The new class turned out to be a huge blessing because of a wonderful teacher, Mr. Fairbanks, but I will never forget my feelings that day. When I saw my son start to struggle, all I could think was “That will not happen to my child!” So I started learning more and more about dyslexia. I found help for my son and a passion for helping other families and their children. There is no reason that ANY CHILD should ever be ashamed of the way they think and learn.

Are there major obstacles still limiting your achievement? What are they, and what could be done about them?
My greatest barrier has been finding balance. Balance between my volunteer work and my family’s needs. Balance between my personal strengths and weaknesses. Balancing the needs of different individuals and groups to find a path towards improvement for all students. On an individual level, I have found balance between my strengths and weaknesses by recognizing them and asking for the help I need. Until graduate school, I tried to hide my Dyslexia and the challenges that came with it. It didn’t work very well. One day, my Master’s Thesis advisor finally asked me in frustration, “What is wrong with your writing?” I finally admitted to being Dyslexic and he asked why I wasn’t getting help.
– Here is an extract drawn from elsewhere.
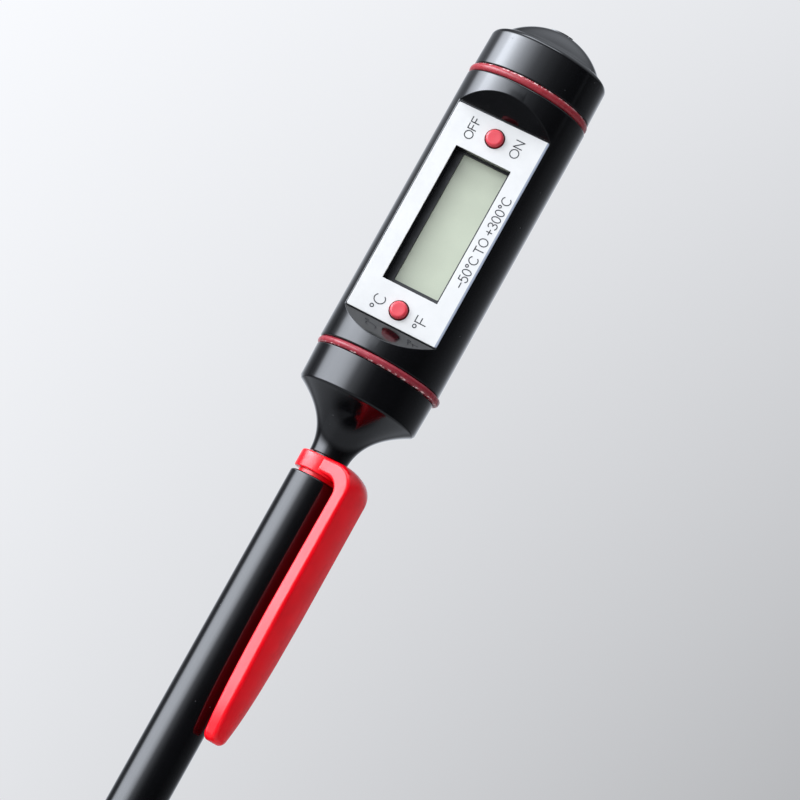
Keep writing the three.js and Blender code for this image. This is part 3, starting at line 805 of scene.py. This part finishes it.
PRINT = [
    *lettering("OFF", -3.16, 1.33, 210.83, 214.24),
    *lettering("ON", 4.4, 1.37, 211.19, 213.93),
    *lettering(["degree", "C"], -2.52, 1.78, 181.63, 183.84),
    *lettering(["degree", "F"], 4.67, 1.76, 181.69, 183.65),
    *lettering([*"-50", "degree", *"C TO +300", "degree", "C"], 6.92, 1.42, 190.1, 205.34),
]
PRINT_LOW = FACE["floor"] + LABEL["thickness"] - PRINTING["sunk"]

piece(face_label(), "label_film", "head", "white_label", MATERIALS["white_label"], "face_label",
      weighted=True)
piece(printed(PRINT, PRINT_LOW, PRINT_LOW + PRINTING["thickness"]), "label_print", "head", "white_label",
      MATERIALS["ink"])
piece(display_bezel(), "bezel_frame", "head", "black_bezel", MATERIALS["black_bezel"], "display_bezel",
      weighted=True)
for key, height in BUTTON_HEIGHTS.items():
    piece(push_button(height), f"{key}_cap", f"{key}_key", "red_button", MATERIALS["red_button"],
          f"{key}_button")


# ---------------------------------------------------------------- probe, sheath and clip

def probe_tube():
    """The steel probe: a tube with a long ground point."""
    low, top, radius, bore = PROBE_LOW.z, PROBE_HIGH.z, PROBE["radius"], PROBE["bore"]
    corners = [
        (0, low), (0.3, low + 0.02, 0.12), (1.0, 8.6), (radius, PROBE["shoulder"], 1.5), (radius, top, 0.08),
        (bore, top), (bore, 12.0), (0, 9.5),
    ]
    return lathe(rounded(corners, 6), 96)


def sheath_tube():
    """The sheath: a closed tube with a round lower edge, a slightly hollow end and a rounded mouth."""
    radius, bore, floor, edge = SHEATH["radius"], SHEATH["bore"], SHEATH["floor"], SHEATH["edge"]
    corners = [
        (0, 0.03), (2.6, 0.03), (2.7, 0), (radius, 0, edge), (radius, SHEATH_TOP, 0.3),
        (bore, SHEATH_TOP, 0.15), (bore, floor, edge), (0, floor),
    ]
    return lathe(rounded(corners, 6), 160)


def arm_width(z):
    """Half the arm's width at a height: widest over its upper half, narrow at the tip."""
    for (z0, w0), (z1, w1) in zip(ARM_WIDTHS, ARM_WIDTHS[1:]):
        if z <= z1:
            return w0 + (w1 - w0) * (z - z0) / (z1 - z0)
    return ARM_WIDTHS[-1][1]


def arm_section(outer, inner, half_width):
    """A section of the arm between its outer and inner line: round corners and a crowned outer face."""
    middle, reach = (outer + inner) / 2, (outer - inner) / 2
    half = reach.length
    across = reach.normalized()
    corner = min(CLIP["corner"], half * 0.9, half_width * 0.9)
    points = [tuple(point) for point in rectangle(-half_width, half_width, -half, half, corner)]
    top = [(half_width * share, half) for share in (0.6, 0.3, 0, -0.3, -0.6)]
    points = points[:21] + top + points[21:]          # 21 points make the first three corners
    made = []
    for y, n in points:
        lift = CLIP["crown"] * (1 - (y / half_width) ** 2) * max(0.0, n / half)
        at = middle + across * (n + lift)
        made.append(Vector((at[0], y, at[1])))
    return made


def clip_arm():
    """The flat arm, from the ring over the bend and down to its rounded tip."""
    top, under, start = CLIP["ring_high"], CLIP["underside"], CLIP["arm_start"]
    bend_out, bend_in = CLIP["bend_outside"], CLIP["bend_inside"]
    pairs = [(Vector((start, top)), Vector((start, under)), arm_width(top))]
    outer = arc((CLIP["outer"] - bend_out, top - bend_out), bend_out, 90, 0, 16)
    inner = arc((CLIP["inner"] - bend_in, under - bend_in), bend_in, 90, 0, 16)
    pairs += [(o, i, arm_width((o.y + i.y) / 2)) for o, i in zip(outer, inner)]

    tip, straight = CLIP_LOW.z, CLIP["straight_low"]
    foot, gather = tip + CLIP["tip_height"], CLIP["inner_tip"] - CLIP["inner"]
    steps = 30
    for k in range(1, steps + 1):
        share = k / steps
        z = (1 - share) * outer[-1].y + share * foot
        lean = max(0.0, (straight - z) / (straight - tip))
        o = Vector((CLIP["outer"] - CLIP["outer_lean"] * lean * lean, z))
        i = Vector((CLIP["inner"] + gather * min(1.0, share * 1.3), (1 - share) * inner[-1].y + share * foot))
        pairs.append((o, i, arm_width(z)))

    last_out, last_in, last_width = pairs[-1]
    tip_steps = 8
    for k in range(1, tip_steps + 1):
        angle = math.pi / 2 * k / tip_steps
        drop, shrink = CLIP["tip_height"] * math.sin(angle), 1 - math.cos(angle)
        o = Vector((last_out.x - 0.75 * shrink, last_out.y - drop))
        i = Vector((last_in.x + 0.4 * shrink, last_in.y - drop))
        pairs.append((o, i, last_width - 1.25 * shrink))
    return loft([arm_section(*pair) for pair in pairs])


def pocket_clip():
    """The clip: a ring with a collar that sits in the sheath's mouth, and the arm."""
    low, high, bore, ring = CLIP["ring_low"], CLIP["ring_high"], CLIP["bore"], CLIP["ring"]
    collar, foot = CLIP["collar"], CLIP["collar_low"]
    corners = [
        (bore, foot), (collar, foot, 0.2), (collar, low), (ring, low, 0.22), (ring, high, 0.3),
        (bore, high, 0.1),
    ]
    made = join(lathe(rounded(corners, 5), 128), clip_arm())
    made = cut(made, drum(bore, foot - 1, high + 1, 128))
    made.data.transform(Matrix.Rotation(math.radians(CLIP["angle"]), 4, "Z"))
    return made


piece(probe_tube(), "probe_steel_tube", "head", "probe_steel", MATERIALS["probe_steel"], "probe_tube",
      weighted=True)
piece(sheath_tube(), "sheath_shell", "sheath", "black_shell", MATERIALS["sheath_black"], "sheath_tube",
      weighted=True)
piece(pocket_clip(), "clip_moulding", "clip", "red_clip", MATERIALS["red_clip"], "pocket_clip", weighted=True)


# ---------------------------------------------------------------- inner pieces that keep their CAD shape

SLOT_OF = {row["node"]: row["material_slot"] for row in frame["record"]["subparts"]}
for name, node in frame["nodes"].items():
    if not node.hide_render:
        node.data.materials.clear()
        node.data.materials.append(MATERIALS[SLOT_OF[name]])


# ---------------------------------------------------------------- camera, floor and light

VIEW_AZIMUTH, VIEW_RISE, VIEW_ROLL = 13.364, 7.955, 29.117    # degrees
VIEW_DISTANCE, VIEW_LENS = 540.72, 163.47                     # millimetres
VIEW_AIM = Vector((4.945, 1.175, 172.305))                    # millimetres
SENSOR = 36.0                                                 # millimetres
FLOOR_RADIUS, FLOOR_DEPTH, FLOOR_GAP = 2900.0, 4.0, 0.05      # millimetres

CEILING = 1.1                    # brightness straight above
BAND = 5.5                       # brightness of the long soft light high on the left and in front
FLOOR_GLOW = 0.45                # brightness of the dim floor in front
EVERYWHERE = 0.02                # brightness added on all sides
FAR_PAPER = 0.82                 # brightness of the paper seen from other sides
# brightness of the paper in the photograph's view, a painted shade: at its upper left, and its loss towards
# the corners
PAPER = {"start": 0.965, "across": 0.17, "down": 0.19, "corner": 0.125}


def view_axes():
    """The camera's right, up and forward directions: a little to the right of the display, looking up."""
    azimuth, rise, roll = (math.radians(a) for a in (VIEW_AZIMUTH, VIEW_RISE, VIEW_ROLL))
    ahead = math.cos(rise)
    forward = Vector((-math.sin(azimuth) * ahead, math.cos(azimuth) * ahead, math.sin(rise)))
    level = forward.cross(Vector((0, 0, 1))).normalized()
    up = level.cross(forward) * math.cos(roll) - level * math.sin(roll)
    return forward.cross(up), up, forward


def make_camera():
    """A long lens at the photograph's viewing angle."""
    right, up, forward = view_axes()
    data = bpy.data.cameras.new("camera")
    data.lens, data.sensor_width = VIEW_LENS, SENSOR
    data.clip_start, data.clip_end = 0.02, 50.0
    camera = bpy.data.objects.new("camera", data)
    camera.matrix_world = Matrix((right, up, -forward)).transposed().to_4x4()
    camera.location = (VIEW_AIM - forward * VIEW_DISTANCE) * MM
    bpy.context.scene.collection.objects.link(camera)
    bpy.context.scene.camera = camera


def make_floor():
    """A pale disc that the sheath's end stands on."""
    floor = drum(FLOOR_RADIUS, -FLOOR_DEPTH, -FLOOR_GAP, 96)
    floor.name = "floor"
    floor.data.transform(Matrix.Scale(MM, 4))
    made = Finish("floor_paper")
    made.colour(made.mix(made.noise(3.0, 3), (0.59, 0.58, 0.565), (0.62, 0.61, 0.595)))
    made.roughness(made.ramp(made.noise(40, 3), 0.3, 0.7, 0.75, 0.9))
    floor.data.materials.append(made.material)
    floor.visible_glossy = False


# brightness round the object, as (degrees to the right of the photograph's side, value), level and above
AROUND_LEVEL = [
    (-180, 0.85), (-160, 0.85), (-140, 0.3), (-125, 0.14), (-114, 0.3), (-108, 1.0), (-101, 4.6), (-94, 6.6),
    (-80, 8.4), (-60, 8.9), (-52, 7.6), (-45, 6.2), (-40, 4.8), (-35, 2.9), (-30, 1.6), (-20, 0.9),
    (-10, 0.4), (0, 0.14), (20, 0.05), (60, 0.03), (90, 0.1), (110, 0.17), (130, 0.25), (145, 0.45),
    (160, 0.85), (180, 0.85),
]
AROUND_ABOVE = [
    (-180, 0.85), (-150, 0.45), (-130, 0.45), (-122, 0.9), (-117, 3.4), (-112, 6.0), (-105, 8.2), (-97, 10.8),
    (-90, 16.5), (-80, 17.5), (-72, 14.4), (-65, 11.2), (-60, 9.5), (-50, 6.4), (-40, 4.4), (-30, 2.6),
    (-20, 1.4), (-10, 0.95), (0, 0.6), (20, 0.22), (40, 0.1), (60, 0.04), (73, 0.04), (78, 0.14), (83, 0.05),
    (100, 0.12), (120, 0.17), (140, 0.35), (160, 0.85), (180, 0.85),
]
BRIGHTEST = 20.0                 # a ramp's colours end at 1, so its stops are divided by this


def make_world():
    """A pale studio: a tall softbox at the left, a dark front and right, a soft ceiling, and paper behind."""
    world = bpy.data.worlds.new("studio")
    world.use_nodes = True
    tree = world.node_tree
    tree.nodes.clear()

    def node(kind, inputs, **settings):
        made = tree.nodes.new(kind)
        for key, value in settings.items():
            setattr(made, key, value)
        for key, value in inputs.items():
            if isinstance(value, bpy.types.NodeSocket):
                tree.links.new(value, made.inputs[key])
            else:
                made.inputs[key].default_value = value
        return made

    def calc(operation, first, second=0.0):
        return node("ShaderNodeMath", {0: first, 1: second}, operation=operation).outputs[0]

    def along(direction):
        """How far the way out of the scene points along a fixed direction."""
        product = node("ShaderNodeVectorMath", {0: way, 1: tuple(direction)}, operation="DOT_PRODUCT")
        return product.outputs["Value"]

    def step(value, low, high, to_low=0.0, to_high=1.0):
        return node("ShaderNodeMapRange", {
            "Value": value, "From Min": low, "From Max": high, "To Min": to_low, "To Max": to_high,
        }, interpolation_type="SMOOTHSTEP").outputs[0]

    def brightness(value, stops):
        """The brightness at a value in degrees, on straight lines between the stops."""
        ramp = node("ShaderNodeValToRGB", {0: calc("ADD", calc("DIVIDE", value, 360.0), 0.5)})
        ramp.color_ramp.interpolation = "LINEAR"
        marks = ramp.color_ramp.elements
        while len(marks) < len(stops):
            marks.new(0.5)
        for mark, (angle, level) in zip(marks, stops):
            mark.position = angle / 360 + 0.5
            mark.color = (*[level / BRIGHTEST] * 3, 1)
        return calc("MULTIPLY", ramp.outputs["Color"], BRIGHTEST)

    way = node("ShaderNodeTexCoord", {}).outputs["Generated"]
    turned = node("ShaderNodeVectorRotate", {"Vector": way, "Angle": math.radians(-VIEW_AZIMUTH)},
                  rotation_type="Z_AXIS")
    x, y, z = node("ShaderNodeSeparateXYZ", {"Vector": turned.outputs[0]}).outputs
    around = calc("MULTIPLY", calc("ARCTAN2", x, calc("MULTIPLY", y, -1.0)), 180 / math.pi)
    rise = calc("MULTIPLY", calc("ARCSINE", z), 180 / math.pi)

    above = step(rise, 8, 15)
    level = calc("MULTIPLY", brightness(around, AROUND_LEVEL), calc("SUBTRACT", 1.0, above))
    level = calc("MULTIPLY", level, step(rise, -20, -2, 0.02, 1.0))
    sides = calc("ADD", level, calc("MULTIPLY", brightness(around, AROUND_ABOVE), above))
    sides = calc("MULTIPLY", sides, step(rise, 17, 34, 1.0, 0.06))
    ceiling = step(rise, 24, 75, 0.0, CEILING)
    total = calc("ADD", calc("ADD", sides, ceiling), EVERYWHERE)

    band = calc("MULTIPLY", step(rise, 46, 52), step(rise, 60, 68, 1.0, 0.0))
    band = calc("MULTIPLY", band, calc("MULTIPLY", step(around, -108, -90), step(around, -5, 25, 1.0, 0.0)))
    glow = calc("MULTIPLY", step(rise, -10, -28), step(rise, -75, -50))
    total = calc("ADD", total, calc("MULTIPLY", band, BAND))
    total = calc("ADD", total, calc("MULTIPLY", glow, FLOOR_GLOW))

    # painted shade: the paper seen behind darkens towards the lower right of the photograph, as a fixed
    # direction in the scene
    right, up, forward = view_axes()
    u, v = (
        node("ShaderNodeClamp", {0: calc("ADD", along(axis * (VIEW_LENS / SENSOR)), 0.5), 1: -0.05, 2: 1.02})
        .outputs[0] for axis in (right, -up)
    )
    fall = calc("ADD", calc("MULTIPLY", u, PAPER["across"]), calc("MULTIPLY", v, PAPER["down"]))
    fall = calc("ADD", fall, calc("MULTIPLY", calc("MULTIPLY", u, v), PAPER["corner"]))
    shade = calc("SUBTRACT", PAPER["start"], fall)
    # more than 9.2 to 13 degrees away from the photograph's direction the paper is evenly pale
    near = step(along(forward), math.cos(math.radians(13)), math.cos(math.radians(9.2)))
    far = calc("MULTIPLY", calc("SUBTRACT", 1.0, near), FAR_PAPER)
    shade = calc("ADD", calc("MULTIPLY", shade, near), far)
    seen = node("ShaderNodeBackground", {"Color": (0.985, 1.0, 1.035, 1), "Strength": shade})
    lit = node("ShaderNodeBackground", {"Color": (0.93, 0.985, 1.08, 1), "Strength": total})
    path = node("ShaderNodeLightPath", {})
    mixed = node("ShaderNodeMixShader",
                 {0: path.outputs["Is Camera Ray"], 1: lit.outputs[0], 2: seen.outputs[0]})
    out = tree.nodes.new("ShaderNodeOutputWorld")
    tree.links.new(mixed.outputs[0], out.inputs[0])
    bpy.context.scene.world = world


make_camera()
make_floor()
make_world()
bpy.context.scene.view_settings.view_transform = "Standard"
I had no answer because I had focused on hiding my weaknesses. I hadn’t put any effort into finding solutions and help. Approaching Dyslexia from the perspective of strengths and weaknesses is a much more successful paradigm for me personally.

I now ask for help editing my written expressions and tell audiences that “spelling errors are going to occur” when I am writing on a white board. I have learned not to worry about it. They can choose to be distracted by my spelling errors, or they can focus on the content of we are discussing. My strengths lie in verbal communication and recognizing the overarching patterns in an issue or the challenges facing a group working toward a common goal. I also have adopted the belief that; “Fair does not mean that everyone gets the same thing. Fair is when everyone gets what they need.” This helps me balance and readjust my focus on the needs of individual family members as they face the challenges that come to all of us.

How do you handle conflict resolution?
Some days I feel like I live in “conflict resolution” and I need to move! Creating an IEP (Individualize Education Plan) for students with disabilities and navigating the school system for a student with Dyslexia can be exhausting for everyone involved. The teacher, the parent and especially the child. Working with different groups to accomplish a common goal involves high levels of conflict resolution. For me, the most challenging arena for conflict resolution is when it is personal between two or more individuals. Some resources that have helped me the most are the books; “Crucial Conversations” and “Leadership without Easy Answers”.

At the heart of conflict resolution is our own personal belief in possibilities and our views other people’s beliefs. I believe that most people can work together toward a common goal if they respect each other, are honest, and agree to disagree without being disagreeable. We will never find people we agree with 100%. It is not possible. But we can always focus on what we do agree on and build toward the best solution for everyone involved. We can never let the “ideal” stand in the way of progressing toward a strong solution.

I also choose to believe that most people are trying to do the best that they can and are acting in an honorable way. We will always get more accomplished by being realistically optimistic than we do by acting on our perceptions around other’s actions, which are based on our own defensiveness or criticisms. To resolve a conflict, we have to be willing to move forward and keep trying.